--- DATA TO USE ---
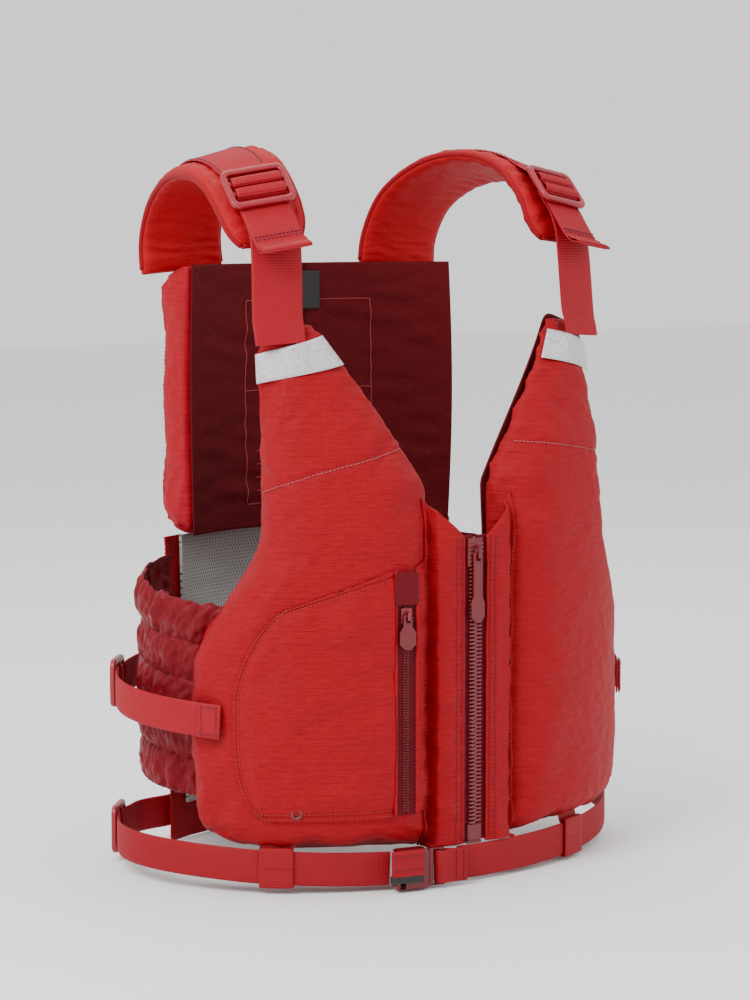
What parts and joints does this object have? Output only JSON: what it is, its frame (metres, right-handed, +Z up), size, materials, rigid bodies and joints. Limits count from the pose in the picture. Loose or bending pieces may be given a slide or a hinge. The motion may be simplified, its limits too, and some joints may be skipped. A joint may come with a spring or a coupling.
{
  "type": "buoyancy vest",
  "caption": "High-backed touring buoyancy vest with padded front panels, mesh lower back, front zip, zipped pocket, waist belt and adjustable shoulders.",
  "frame": {"origin": "middle of the box round the vest, at the height of the back hem's lower edge, which it stands on", "axes": "+Z up towards the shoulders, -Y towards the front zip, +X towards the wearer's left"},
  "size_m": [0.4214, 0.2888, 0.5406],
  "materials": {
    "shell_fabric": "matt woven ripstop",
    "back_fabric": "matt woven ripstop",
    "lining_fabric": "matt twill",
    "foam": "soft closed-cell",
    "spacer_mesh": "matt open mesh",
    "stretch_fabric": "satin gathered",
    "webbing": "ribbed webbing",
    "reflective": "satin reflective",
    "plastic": "satin moulded",
    "zip_plastic": "satin moulded",
    "zip_tape": "matt woven",
    "dark_plastic": "soft moulded",
    "black_rubber": "matt",
    "slider_metal": "satin",
    "label": "matt woven"
  },
  "bodies": {
    "vest": {"front_right_cover": "shell_fabric", "front_right_foam": "foam", "front_right_lining": "lining_fabric", "placket_right": "shell_fabric", "reflective_band_right": "reflective", "side_panel_right": "stretch_fabric", "side_adjuster_right": "plastic", "side_strap_right": "webbing", "side_anchor_right": "webbing", "shoulder_yoke_right": "shell_fabric", "shoulder_webbing_right": "webbing", "shoulder_adjuster_right": "plastic", "shoulder_strap_right": "webbing", "zip_tape_right": "zip_tape", "waist_adjuster_right": "plastic", "waist_belt_right": "webbing", "waist_anchor_right": "webbing", "belt_loop_right": "webbing", "lower_back_strip_right": "shell_fabric", "front_left_cover": "shell_fabric", "front_left_foam": "foam", "front_left_lining": "lining_fabric", "placket_left": "shell_fabric", "reflective_band_left": "reflective", "side_panel_left": "stretch_fabric", "side_adjuster_left": "plastic", "side_strap_left": "webbing", "side_anchor_left": "webbing", "shoulder_yoke_left": "shell_fabric", "shoulder_webbing_left": "webbing", "shoulder_adjuster_left": "plastic", "shoulder_strap_left": "webbing", "zip_tape_left": "zip_tape", "waist_adjuster_left": "plastic", "waist_belt_left": "webbing", "waist_anchor_left": "webbing", "belt_loop_left": "webbing", "lower_back_strip_left": "shell_fabric", "back_cover": "back_fabric", "back_foam": "foam", "back_lining": "lining_fabric", "lower_back_mesh": "spacer_mesh", "lower_back_hem": "shell_fabric", "lower_back_cross_band": "shell_fabric", "buckle_socket": "plastic", "belt_tail": "webbing", "belt_tail_tip": "black_rubber", "zip_box": "zip_plastic", "pocket_front": "shell_fabric", "pocket_facing": "shell_fabric", "pocket_zip_tape": "zip_tape", "pocket_zip_garage": "dark_plastic", "drain_eyelet": "dark_plastic", "neck_tag": "label"},
    "main_slider": {"zip_slider": "plastic"},
    "main_pull": {"zip_pull": "plastic"},
    "pocket_slider": {"pocket_zip_slider": "slider_metal"},
    "pocket_pull": {"pocket_zip_pull": "dark_plastic"},
    "buckle_plug_end": {"buckle_plug": "plastic", "buckle_plug_web": "webbing"}
  },
  "joints": [
    {"name": "main_zip_slide", "type": "slide", "parent": "vest", "child": "main_slider", "axis": [0, 0, -1], "range_m": [0, 0.163]},
    {"name": "main_pull_swing", "type": "hinge", "parent": "main_slider", "child": "main_pull", "pos_m": [0, -0.13639, 0.2434], "axis": [-1, 0, 0], "range_deg": [0, 95]},
    {"name": "pocket_zip_slide", "type": "slide", "parent": "vest", "child": "pocket_slider", "axis": [0, 0, -1], "range_m": [0, 0.13]},
    {"name": "pocket_pull_swing", "type": "hinge", "parent": "pocket_slider", "child": "pocket_pull", "pos_m": [-0.06448, -0.141, 0.2033], "axis": [-0.9756, 0.2198, 0], "range_deg": [0, 95]},
    {"name": "buckle_release", "type": "slide", "parent": "vest", "child": "buckle_plug_end", "axis": [0.9888, -0.1493, 0], "range_m": [0, 0.03]}
  ]
}
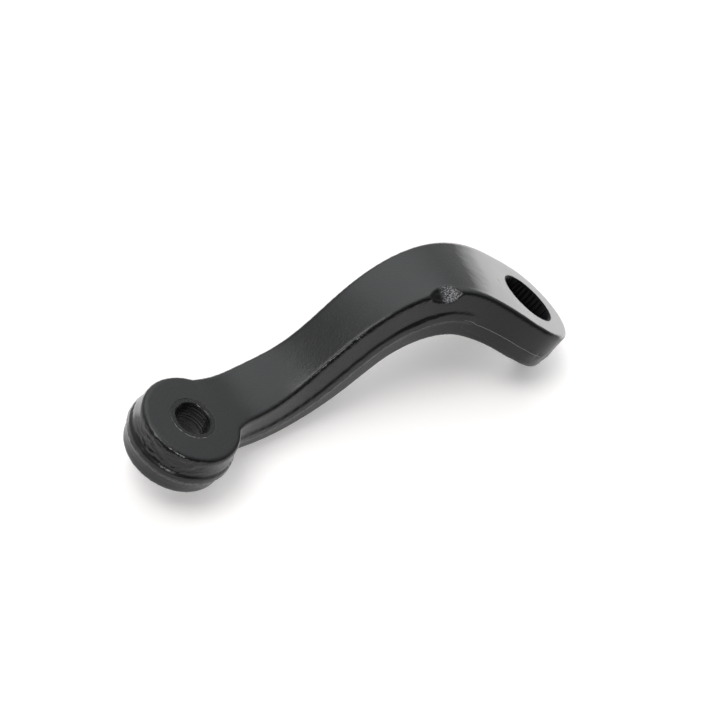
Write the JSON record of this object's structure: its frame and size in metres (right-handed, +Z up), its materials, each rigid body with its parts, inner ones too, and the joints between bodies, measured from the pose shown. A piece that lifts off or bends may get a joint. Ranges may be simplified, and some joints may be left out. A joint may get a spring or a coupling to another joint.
{
  "type": "steering pitman arm",
  "caption": "Drop pitman arm: a black S-bent steel forging with a serrated eye for the steering box shaft and a tapered ball stud hole.",
  "frame": {"origin": "middle of the serrated bore in the large eye, on its axis", "axes": "+Z up from the table the arm rests on, +X from the ball stud boss towards the eye, +Y towards the side away from the picture's viewer"},
  "size_m": [0.2633, 0.0703, 0.0648],
  "materials": {
    "coated_forging": "semi-gloss black coating over a forged skin"
  },
  "bodies": {
    "root": {"pitman_arm": "coated_forging"}
  },
  "joints": []
}
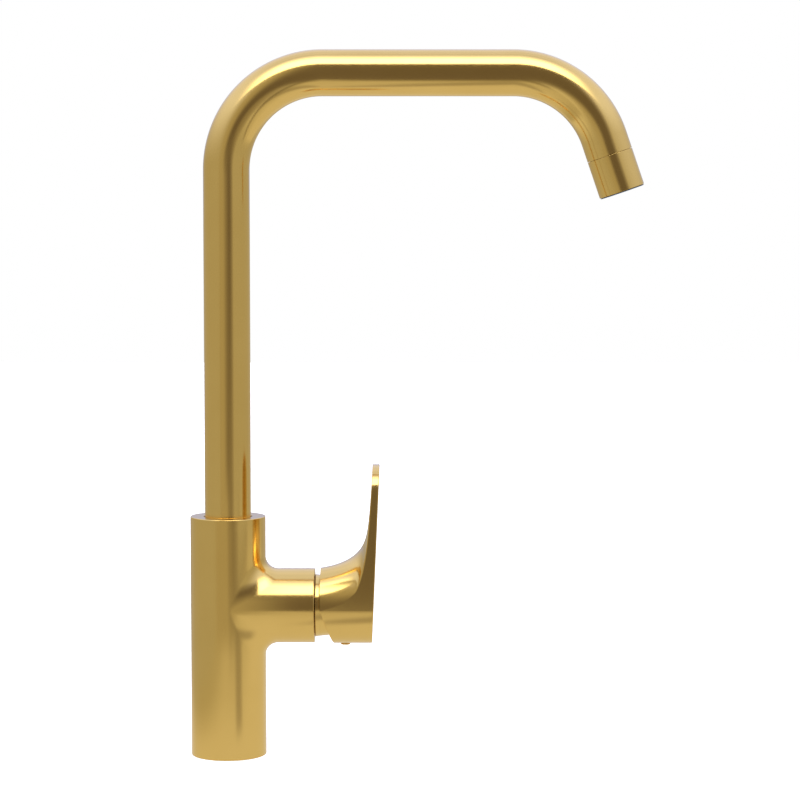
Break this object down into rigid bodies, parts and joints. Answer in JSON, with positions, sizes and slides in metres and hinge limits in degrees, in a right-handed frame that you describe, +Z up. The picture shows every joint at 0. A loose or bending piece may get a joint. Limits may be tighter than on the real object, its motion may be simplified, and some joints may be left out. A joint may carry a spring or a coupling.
{
  "type": "pull-down kitchen faucet",
  "caption": "Deck-mounted brushed gold kitchen mixer: round column, squared gooseneck spout with a short pull-down tip, and a side barrel with an upright paddle lever.",
  "frame": {"origin": "centre of the column's foot, on the deck's top surface, on the axis of the deck hole", "axes": "+Z up along the column, +X towards the side that the spout and the lever point to, +Y away from the viewer"},
  "size_m": [0.2703, 0.0452, 0.4213],
  "materials": {
    "brushed_gold": "brushed gold, satin",
    "brass": "machined",
    "stainless": "machined",
    "black_rubber": "matt",
    "white_plastic": "moulded",
    "grey_plastic": "moulded",
    "ceramic": "lapped",
    "braided_hose": "braided nylon"
  },
  "bodies": {
    "mixer": {"mixer_body": "brushed_gold", "base_insert": "brass", "base_gasket": "black_rubber", "hose_guide_bush": "white_plastic", "hot_inlet_bush": "brass", "cold_inlet_bush": "brass", "hot_riser": "stainless", "cold_riser": "stainless", "mixed_outlet_nipple": "brass", "mixed_downpipe": "stainless", "spout_retaining_screw": "stainless", "cartridge_base": "white_plastic", "hot_port_seal": "black_rubber", "cold_port_seal": "black_rubber", "mixed_port_seal": "black_rubber", "fixed_disc": "ceramic", "cartridge_housing": "white_plastic", "cartridge_nut": "brass", "dome_collar": "brushed_gold"},
    "cartridge_turn": {"cartridge_driver": "white_plastic", "pivot_pin": "stainless"},
    "valve_disc": {"moving_disc": "ceramic", "disc_carrier": "white_plastic"},
    "lever": {"lever_stem": "brass", "handle": "brushed_gold", "handle_grub_screw": "stainless", "screw_plug": "brushed_gold"},
    "spout": {"thrust_washer": "white_plastic", "spout_shank": "brass", "lower_guide_ring": "white_plastic", "upper_guide_ring": "white_plastic", "spout_tube": "brushed_gold", "spray_hose": "braided_hose", "docking_bush": "grey_plastic", "docking_magnet": "stainless"},
    "spray_head": {"head_sleeve": "brushed_gold", "docking_stem": "grey_plastic", "stem_o_ring": "black_rubber", "hose_tail": "braided_hose", "hose_ferrule": "stainless", "hose_washer": "black_rubber", "check_valve": "white_plastic", "flow_regulator": "white_plastic", "aerator_housing": "grey_plastic", "aerator_screen": "grey_plastic"}
  },
  "joints": [
    {"name": "spout_swivel", "type": "hinge", "parent": "mixer", "child": "spout", "pos_m": [0, 0, 0.124], "axis": [0, 0, 1], "continuous": true},
    {"name": "lever_turn", "type": "hinge", "parent": "mixer", "child": "cartridge_turn", "pos_m": [0.0495, 0, 0.09], "axis": [1, 0, 0], "range_deg": [-45, 45]},
    {"name": "lever_tilt", "type": "hinge", "parent": "cartridge_turn", "child": "lever", "pos_m": [0.0495, 0, 0.09], "axis": [0, 1, 0], "range_deg": [0, 23]},
    {"name": "disc_slide", "type": "slide", "parent": "cartridge_turn", "child": "valve_disc", "axis": [0, 0, 1], "range_m": [0, 0.0061]},
    {"name": "head_pull", "type": "slide", "parent": "spout", "child": "spray_head", "axis": [0.3256, 0, -0.9455], "range_m": [0, 0.25], "stiffness_N_per_m": 4, "springref_m": -0.8}
  ],
  "couplings": [
    {"joint": "disc_slide", "follows": "lever_tilt", "m_per_rad": 0.015}
  ]
}
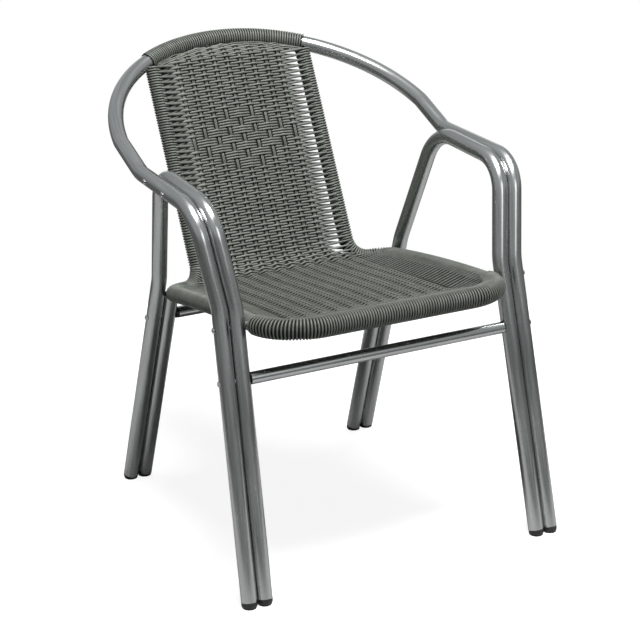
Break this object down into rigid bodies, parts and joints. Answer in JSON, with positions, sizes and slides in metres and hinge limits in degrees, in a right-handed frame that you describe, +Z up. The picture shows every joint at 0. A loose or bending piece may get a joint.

--- EXERCISE OBJECTIVE ---
Go through the entries above and pull out each line with "that" in it.

--- ANSWER TO THE EXERCISE ---
Write the JSON record of this object's structure: its frame and size in metres (right-handed, +Z up), its materials, each rigid body with its parts, inner ones too, and the joints between bodies, measured from the pose shown. A piece that lifts off or bends may get a joint. Ranges may be simplified, and some joints may be left out. A joint may get a spring or a coupling to another joint.
Break this object down into rigid bodies, parts and joints. Answer in JSON, with positions, sizes and slides in metres and hinge limits in degrees, in a right-handed frame that you describe, +Z up. The picture shows every joint at 0. A loose or bending piece may get a joint. Limits may be tighter than on the real object, its motion may be simplified, and some joints may be left out. A joint may carry a spring or a coupling.
  "frame": {"origin": "centre of the column's foot, on the deck's top surface, on the axis of the deck hole", "axes": "+Z up along the column, +X towards the side that the spout and the lever point to, +Y away from the viewer"},
Break this object down into rigid bodies, parts and joints. Answer in JSON, with positions, sizes and slides in metres and hinge limits in degrees, in a right-handed frame that you describe, +Z up. The picture shows every joint at 0. A loose or bending piece may get a joint.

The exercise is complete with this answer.